As shopping malls began proliferating across the US in the 1960s, Sears positioned its Sears Auto Centers—the first one opened in 1931—in the middle of mall parking lots, where they remained outside after many of the malls became indoor shopping meccas.
This unique configuration—a Big Box Store and a smaller auto center connected by a significant chunk of the mall’s parking lot—have made former Sears outlets prime sites for developing residential units as shopping mall owners reposition their mall properties with experiential live/work/play mixed-use elements, the most successful recovery strategy.

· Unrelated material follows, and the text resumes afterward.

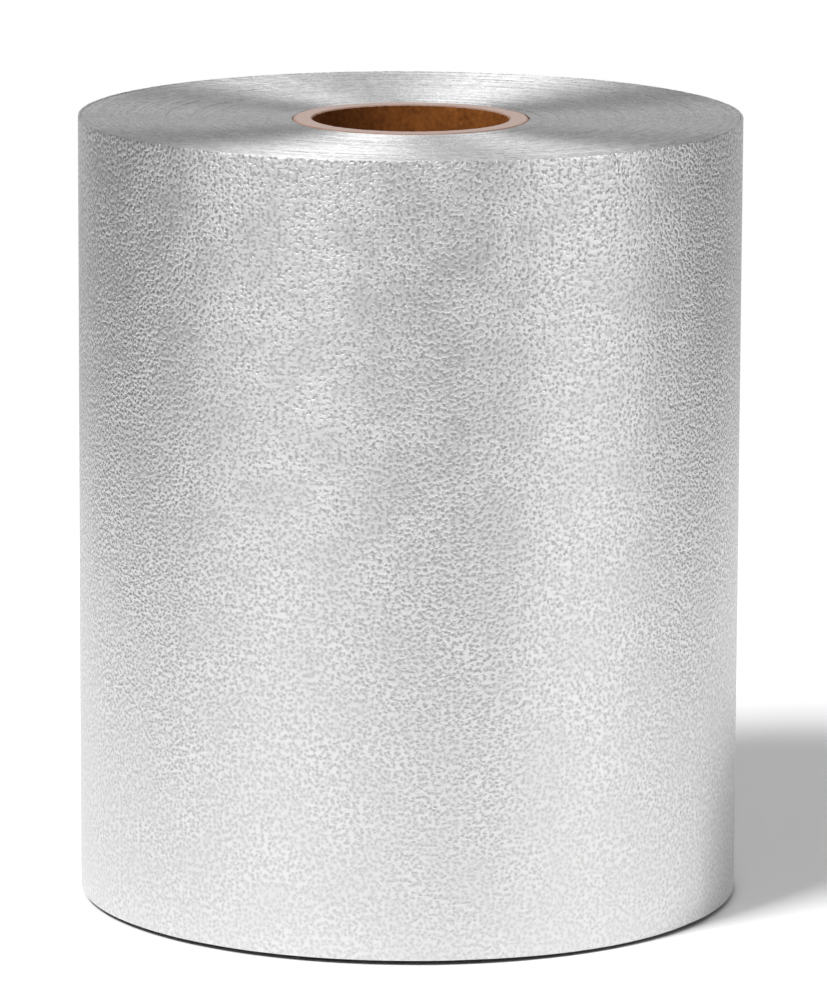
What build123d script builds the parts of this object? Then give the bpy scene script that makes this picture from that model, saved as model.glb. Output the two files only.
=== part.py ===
"""Roll of embossed aluminium foil on a paperboard core, standing on its end.

The origin is the middle of the end that the roll stands on, with the roll's axis along +Z.
"""

import os

from build123d import *

os.makedirs("parts", exist_ok=True)

# Foil web, five inches wide, and the roll that it makes
WEB_WIDTH = 127.0
ROLL_DIAMETER = 107.5
TURN_THICKNESS = 0.15

# The outer turns crept towards the top while the roll was wound, which dishes both ends alike
RIM_LIFT = 0.6
DISH_WIDTH = 16.0

# Turns that wandered sideways together show as rings on both ends, the last one cut off at the rim
RING_COUNT = 12
RING_HEIGHT = 0.25
RING_CREST_SHARE = 0.8
LAST_RING_SHARE = 0.6

# Paperboard core with an inch and a quarter bore and a wall of an eighth of an inch
CORE_BORE = 31.75
CORE_WALL = 3.175
CORE_PROUD = 0.2
CORE_EDGE = 0.25

ROLL_RADIUS = ROLL_DIAMETER / 2
CORE_RADIUS = CORE_BORE / 2 + CORE_WALL
CORE_LENGTH = WEB_WIDTH + CORE_PROUD
RING_PITCH = (ROLL_RADIUS - CORE_RADIUS) / (RING_COUNT - 1 + LAST_RING_SHARE)


def turn_lift(radius):
    """Gives how far the turns at a radius have crept up, from nothing to the lift at the rim."""
    share = max(0.0, 1 - (ROLL_RADIUS - radius) / DISH_WIDTH)
    return RIM_LIFT * share**2


def end_profile(height):
    """Lists the points of an end of the winding at a height, from the core to past the last turn."""
    points = []
    for ring in range(RING_COUNT):
        foot = CORE_RADIUS + ring * RING_PITCH
        crest = foot + RING_CREST_SHARE * RING_PITCH
        points.append((foot, height + turn_lift(foot)))
        points.append((crest, height + turn_lift(crest) + RING_HEIGHT))
    return points


# The web keeps its width, so both ends have one profile, and the last turn trims it to a spiral
# with the cut edge of the foil at the back
with BuildPart() as foil_winding:
    with BuildSketch(Plane.XZ):
        with BuildLine():
            Polyline(*end_profile(0), *reversed(end_profile(WEB_WIDTH)), close=True)
        make_face()
    revolve(axis=Axis.Z)
    with BuildSketch():
        with BuildLine():
            outer_half = CenterArc((0, 0), ROLL_RADIUS, 90, 180)
            inner_half = CenterArc((0, -TURN_THICKNESS / 2), ROLL_RADIUS - TURN_THICKNESS / 2, -90, 180)
            Line(inner_half @ 1, outer_half @ 0)
        make_face()
    extrude(amount=2 * WEB_WIDTH, both=True, mode=Mode.INTERSECT)

# The foil is wound tight on the core, which was cut a little longer than the web
with BuildPart() as core_tube:
    with BuildSketch():
        Circle(CORE_RADIUS)
        Circle(CORE_BORE / 2, mode=Mode.SUBTRACT)
    extrude(amount=CORE_LENGTH)
    chamfer(core_tube.edges().filter_by(GeomType.CIRCLE), CORE_EDGE)

foil_winding.part.label = "foil_winding"
core_tube.part.label = "core_tube"

export_step(foil_winding.part, "parts/foil_winding.step")
export_step(core_tube.part, "parts/core_tube.step")
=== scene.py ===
from math import cos, pi, radians, sin, tau

import bpy
import numpy as np
from mathutils import Matrix, Vector


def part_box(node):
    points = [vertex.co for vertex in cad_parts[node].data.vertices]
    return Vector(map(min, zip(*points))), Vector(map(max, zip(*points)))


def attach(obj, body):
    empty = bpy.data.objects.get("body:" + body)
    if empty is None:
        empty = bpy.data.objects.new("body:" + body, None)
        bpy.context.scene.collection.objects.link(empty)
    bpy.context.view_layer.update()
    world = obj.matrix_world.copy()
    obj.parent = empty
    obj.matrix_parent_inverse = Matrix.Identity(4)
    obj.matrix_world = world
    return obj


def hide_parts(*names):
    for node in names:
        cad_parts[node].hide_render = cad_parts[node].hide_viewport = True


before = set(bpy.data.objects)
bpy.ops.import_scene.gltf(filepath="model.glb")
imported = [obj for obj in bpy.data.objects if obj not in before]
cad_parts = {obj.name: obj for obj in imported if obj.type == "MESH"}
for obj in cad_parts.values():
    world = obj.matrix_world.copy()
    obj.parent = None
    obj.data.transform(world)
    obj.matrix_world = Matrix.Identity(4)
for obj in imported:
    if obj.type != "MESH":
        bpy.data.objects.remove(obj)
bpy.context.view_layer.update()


# The core is a tube of brown paperboard, wound as a spiral of plies and glued. It was cut to length
# with a knife, so its ends are paler than its bore and their edges are a little ragged. The foil is
# wound tight on it, and its bore slips over the spindle of a dispenser.
core_low, core_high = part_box("core_tube")
CORE_OUTER_RADIUS = core_high.x
CORE_WALL = 0.003175
CORE_BORE_RADIUS = CORE_OUTER_RADIUS - CORE_WALL
CORE_EDGE = 0.00022
CORE_CUT_BAND = 2 * CORE_EDGE
CORE_CUT_ROWS = 7
CORE_RAG = 0.00009
CORE_RAG_SEED = 7
CORE_FRAY_ROWS = 1.5
CORE_COLUMNS = 224
CORE_BORE_ROWS = 150
SHARP_ANGLE = radians(35)
# The plies, which step at the cut ends and meet in a slanting seam in the bore
PLY_PITCH = 0.00045
PLY_SOFTNESS = 2.5
PLY_STEP = 0.00004
PLY_STEP_SEED = 11
PLY_SEAM_LEAD = 0.108
PLY_SEAM_SLANT = 0.68
PLY_SEAM_WIDTH = 0.0005
PLY_SEAM_DEPTH = 0.00022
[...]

Sears outlets at several California malls are being redeveloped with homes; a shuttered Sears department store and Sears Auto Center at the Buena Park Downtown Mall with 1,300 homes, including 1,176 apartments and 126 townhomes.
The 25-acre redevelopment by San Diego-based Merlone Geier Partners will replace an anchor store which closed in 2020—when Sears announced it was closing 100 stores—at Buena Park Downtown, a mall located on 8150 La Palma Avenue in Buena Park, the Orange County Register reported.
Other Sears-to-housing redevelopments include Simon’s plans to replace a former Sears at the Brea Mall with a 380-unit urban-retail village. Irvine-based Shopoff Realty Investments is developing a 26-acre urban village with more than 1K apartments, 102 townhomes and a 175-home hotel on the 14 acres Sears stores occupied at the Westminster Mall in Orange County.